Take the data below and extract the lines from the one with "motor_shaft();" to the one with "bpy.context.scene.collection.objects.link(empty)", inclusive, exactly as written.

Information shown:
◇ ◇ ◇

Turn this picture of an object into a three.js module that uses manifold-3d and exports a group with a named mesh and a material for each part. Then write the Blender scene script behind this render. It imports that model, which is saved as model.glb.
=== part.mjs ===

◇ ◇ ◇

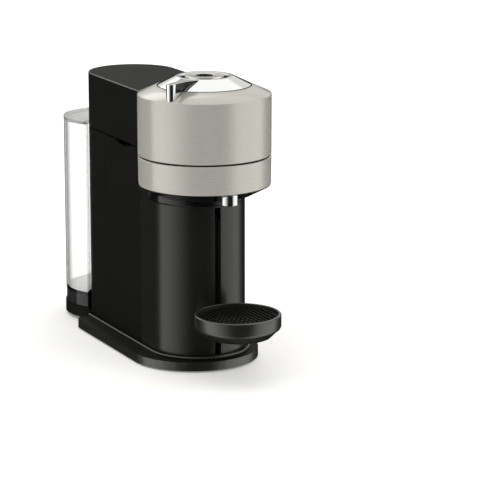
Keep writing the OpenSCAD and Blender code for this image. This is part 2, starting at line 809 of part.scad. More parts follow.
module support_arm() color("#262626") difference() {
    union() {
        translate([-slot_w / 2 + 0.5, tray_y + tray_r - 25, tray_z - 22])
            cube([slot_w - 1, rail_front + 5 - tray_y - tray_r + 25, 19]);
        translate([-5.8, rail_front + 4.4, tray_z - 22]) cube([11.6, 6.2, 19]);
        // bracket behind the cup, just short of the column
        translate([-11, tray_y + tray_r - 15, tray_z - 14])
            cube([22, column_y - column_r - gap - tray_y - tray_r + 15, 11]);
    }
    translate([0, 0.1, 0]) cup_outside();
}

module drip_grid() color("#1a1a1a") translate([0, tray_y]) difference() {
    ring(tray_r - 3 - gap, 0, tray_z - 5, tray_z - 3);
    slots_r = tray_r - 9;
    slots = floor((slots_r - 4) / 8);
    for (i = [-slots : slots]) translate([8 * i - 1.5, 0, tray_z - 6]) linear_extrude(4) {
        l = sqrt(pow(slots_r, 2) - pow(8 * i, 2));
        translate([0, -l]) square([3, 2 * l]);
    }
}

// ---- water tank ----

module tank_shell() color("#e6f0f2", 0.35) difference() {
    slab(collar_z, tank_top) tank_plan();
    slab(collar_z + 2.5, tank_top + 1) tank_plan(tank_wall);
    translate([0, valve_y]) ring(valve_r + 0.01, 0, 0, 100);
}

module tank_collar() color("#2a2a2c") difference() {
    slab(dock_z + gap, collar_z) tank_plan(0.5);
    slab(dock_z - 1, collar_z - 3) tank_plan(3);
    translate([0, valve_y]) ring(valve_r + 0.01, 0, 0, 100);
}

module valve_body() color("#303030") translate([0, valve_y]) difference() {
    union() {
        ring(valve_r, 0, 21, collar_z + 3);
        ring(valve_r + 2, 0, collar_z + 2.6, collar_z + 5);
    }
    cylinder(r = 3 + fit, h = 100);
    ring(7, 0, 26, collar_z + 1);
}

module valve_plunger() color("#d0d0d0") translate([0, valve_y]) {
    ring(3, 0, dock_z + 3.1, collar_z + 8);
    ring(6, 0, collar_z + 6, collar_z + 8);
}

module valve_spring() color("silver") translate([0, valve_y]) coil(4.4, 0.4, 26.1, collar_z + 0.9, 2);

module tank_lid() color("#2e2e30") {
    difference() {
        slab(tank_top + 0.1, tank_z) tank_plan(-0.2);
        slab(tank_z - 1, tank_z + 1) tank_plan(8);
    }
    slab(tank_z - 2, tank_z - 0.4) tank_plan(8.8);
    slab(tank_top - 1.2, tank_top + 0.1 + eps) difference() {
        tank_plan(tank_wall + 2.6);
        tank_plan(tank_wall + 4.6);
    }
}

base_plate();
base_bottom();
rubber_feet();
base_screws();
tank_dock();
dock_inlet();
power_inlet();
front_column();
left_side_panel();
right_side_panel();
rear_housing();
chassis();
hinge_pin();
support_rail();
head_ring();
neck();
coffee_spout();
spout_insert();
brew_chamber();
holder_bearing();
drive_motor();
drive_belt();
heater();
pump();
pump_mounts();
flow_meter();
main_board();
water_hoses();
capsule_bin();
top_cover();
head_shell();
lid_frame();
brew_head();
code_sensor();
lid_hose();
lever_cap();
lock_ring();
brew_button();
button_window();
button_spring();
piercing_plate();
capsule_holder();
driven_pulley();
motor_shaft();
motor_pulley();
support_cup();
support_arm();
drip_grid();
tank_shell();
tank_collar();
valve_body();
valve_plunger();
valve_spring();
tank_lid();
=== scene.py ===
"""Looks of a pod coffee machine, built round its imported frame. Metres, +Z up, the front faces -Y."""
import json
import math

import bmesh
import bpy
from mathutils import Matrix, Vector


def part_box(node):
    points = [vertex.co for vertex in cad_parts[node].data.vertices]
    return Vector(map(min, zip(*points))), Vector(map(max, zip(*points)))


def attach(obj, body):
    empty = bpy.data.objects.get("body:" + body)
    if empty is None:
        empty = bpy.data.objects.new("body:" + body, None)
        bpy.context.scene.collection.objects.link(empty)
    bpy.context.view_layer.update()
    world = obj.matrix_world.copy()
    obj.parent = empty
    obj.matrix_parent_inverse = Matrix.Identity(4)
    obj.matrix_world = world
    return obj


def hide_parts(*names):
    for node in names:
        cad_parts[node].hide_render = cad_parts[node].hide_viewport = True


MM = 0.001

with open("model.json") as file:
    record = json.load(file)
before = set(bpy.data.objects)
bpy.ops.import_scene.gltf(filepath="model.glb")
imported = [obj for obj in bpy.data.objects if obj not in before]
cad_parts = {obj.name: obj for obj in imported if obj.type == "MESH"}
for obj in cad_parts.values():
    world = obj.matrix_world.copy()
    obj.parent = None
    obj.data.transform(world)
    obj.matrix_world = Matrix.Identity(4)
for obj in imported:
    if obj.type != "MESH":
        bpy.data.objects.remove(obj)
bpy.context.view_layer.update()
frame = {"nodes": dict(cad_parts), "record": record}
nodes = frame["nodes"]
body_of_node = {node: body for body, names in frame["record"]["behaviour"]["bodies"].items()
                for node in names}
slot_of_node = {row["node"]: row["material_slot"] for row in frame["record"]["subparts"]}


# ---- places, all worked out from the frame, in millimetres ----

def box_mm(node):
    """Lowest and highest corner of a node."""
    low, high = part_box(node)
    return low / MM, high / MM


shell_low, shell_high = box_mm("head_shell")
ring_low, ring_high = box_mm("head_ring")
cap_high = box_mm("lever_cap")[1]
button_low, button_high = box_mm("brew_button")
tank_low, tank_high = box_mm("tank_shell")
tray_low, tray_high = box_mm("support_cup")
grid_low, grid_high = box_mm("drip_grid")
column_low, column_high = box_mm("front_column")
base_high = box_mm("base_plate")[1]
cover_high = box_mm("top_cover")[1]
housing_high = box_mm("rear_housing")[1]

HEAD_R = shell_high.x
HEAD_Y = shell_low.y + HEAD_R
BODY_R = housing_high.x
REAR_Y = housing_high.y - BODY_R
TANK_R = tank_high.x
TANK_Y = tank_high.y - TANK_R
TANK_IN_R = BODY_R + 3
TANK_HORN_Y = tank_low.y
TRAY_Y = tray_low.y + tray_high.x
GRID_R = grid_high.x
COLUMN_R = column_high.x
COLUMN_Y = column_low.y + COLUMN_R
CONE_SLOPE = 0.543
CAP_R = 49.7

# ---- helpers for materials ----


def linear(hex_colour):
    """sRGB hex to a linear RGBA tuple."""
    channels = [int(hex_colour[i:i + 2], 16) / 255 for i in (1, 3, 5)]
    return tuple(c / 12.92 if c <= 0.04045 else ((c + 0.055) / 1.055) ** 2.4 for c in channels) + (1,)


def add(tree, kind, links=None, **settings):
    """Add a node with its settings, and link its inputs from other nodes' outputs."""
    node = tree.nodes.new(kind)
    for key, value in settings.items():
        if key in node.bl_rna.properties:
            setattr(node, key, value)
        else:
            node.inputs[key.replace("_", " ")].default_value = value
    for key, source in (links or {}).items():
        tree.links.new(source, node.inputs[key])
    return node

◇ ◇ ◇

Written answer:
motor_shaft();
motor_pulley();
support_cup();
support_arm();
drip_grid();
tank_shell();
tank_collar();
valve_body();
valve_plunger();
valve_spring();
tank_lid();
=== scene.py ===
"""Looks of a pod coffee machine, built round its imported frame. Metres, +Z up, the front faces -Y."""
import json
import math

import bmesh
import bpy
from mathutils import Matrix, Vector


def part_box(node):
    points = [vertex.co for vertex in cad_parts[node].data.vertices]
    return Vector(map(min, zip(*points))), Vector(map(max, zip(*points)))


def attach(obj, body):
    empty = bpy.data.objects.get("body:" + body)
    if empty is None:
        empty = bpy.data.objects.new("body:" + body, None)
        bpy.context.scene.collection.objects.link(empty)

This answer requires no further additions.